Adults have been consistently more likely to view COVID-19 as a health risk to the country overall than to places closer to home, six months of Morning Consult polling shows. In the latest survey, conducted Sept. 18-20, 84 percent of U.S. adults said the coronavirus presents a “severe” or “moderate” health risk in the United States, but 74 percent thought the same about their states and 65 percent said as much about their own communities.
Yet those numbers have fallen across the board since early April, when 93 percent of adults said COVID-19 was a health risk to the nation, 89 percent said the same of their states and 74 percent said it was a health risk to their communities.
At the time, Americans were experiencing their first taste of lockdowns, and hospitals in hot spots were struggling to treat a surge of patients; that month, the pandemic would put 20.5 million people out of work, erasing nearly a decade of job gains. But by mid-September, COVID-19’s disruptions to daily life and the wave of illnesses have largely lost their shock value. The United States is approaching its 200,000th coronavirus death, and voters are weeks from deciding whether to entrust President Donald Trump or Democratic challenger Joe Biden to lead the country out of the pandemic.
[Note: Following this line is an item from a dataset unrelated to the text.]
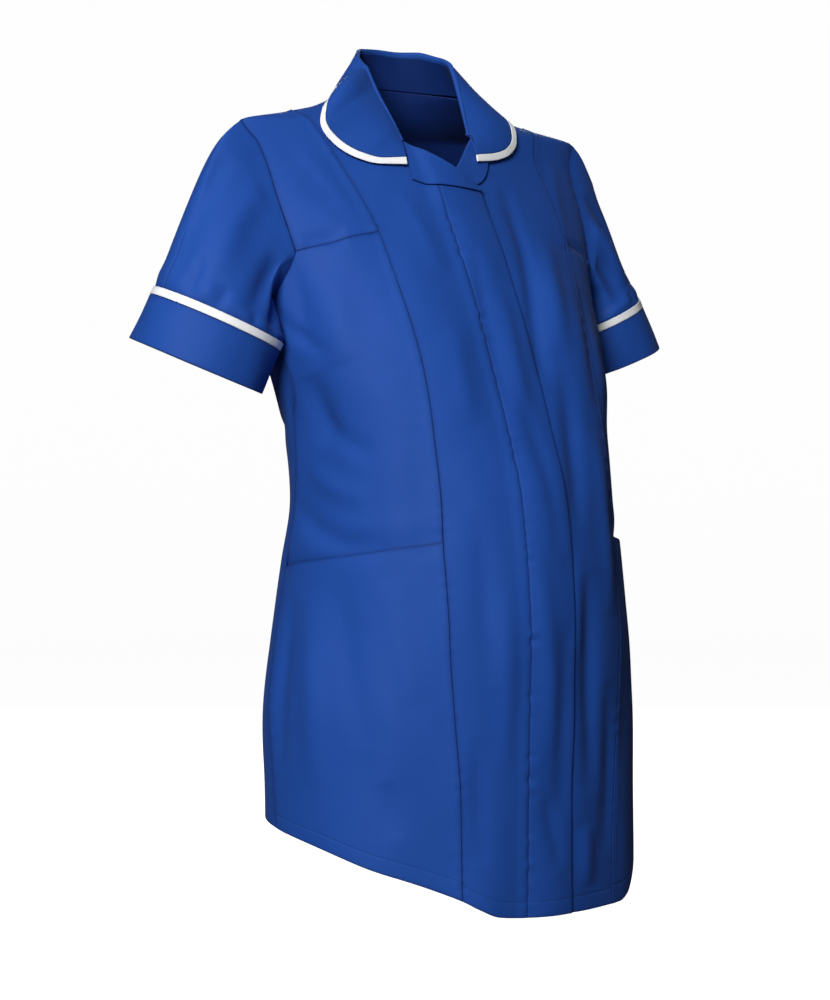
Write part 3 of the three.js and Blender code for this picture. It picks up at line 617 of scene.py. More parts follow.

Throughout the duration of the pandemic, registered voters have also been more likely to say that local leaders have done a better job than the federal government at keeping COVID-19’s spread at bay. Forty-one percent of registered voters said they at least somewhat approve of the job Trump has done to contain the virus, compared with 40 percent who said the same of Vice President Mike Pence, whom Trump had tasked with handling the coronavirus response early in the outbreak, and 33 percent who approve of Congress’ efforts. Conversely, 58 and 64 percent of voters approve of how their state and local governments have handled the spread of the virus, respectively.
While the overarching trend holds true regardless of political affiliation, there is a wide partisan gap, with Republicans less likely than Democrats to say the coronavirus is a severe or moderate health risk in their community (56 percent to 78 percent). And while voters of both parties expressed similar approval of the jobs their local and state governments have done to manage COVID-19’s spread, Republicans are significantly more likely than Democrats to approve of how Trump is handling it (84 percent to 9 percent). Approval for Congress’ handling rests on a slimmer margin: 32 percent among Democrats and 45 percent among Republicans.
The most recent surveys were conducted among 2,200 U.S. adults and 1,888 registered voters, from Sept. 18-20, and both with margins of error of 2 percentage points.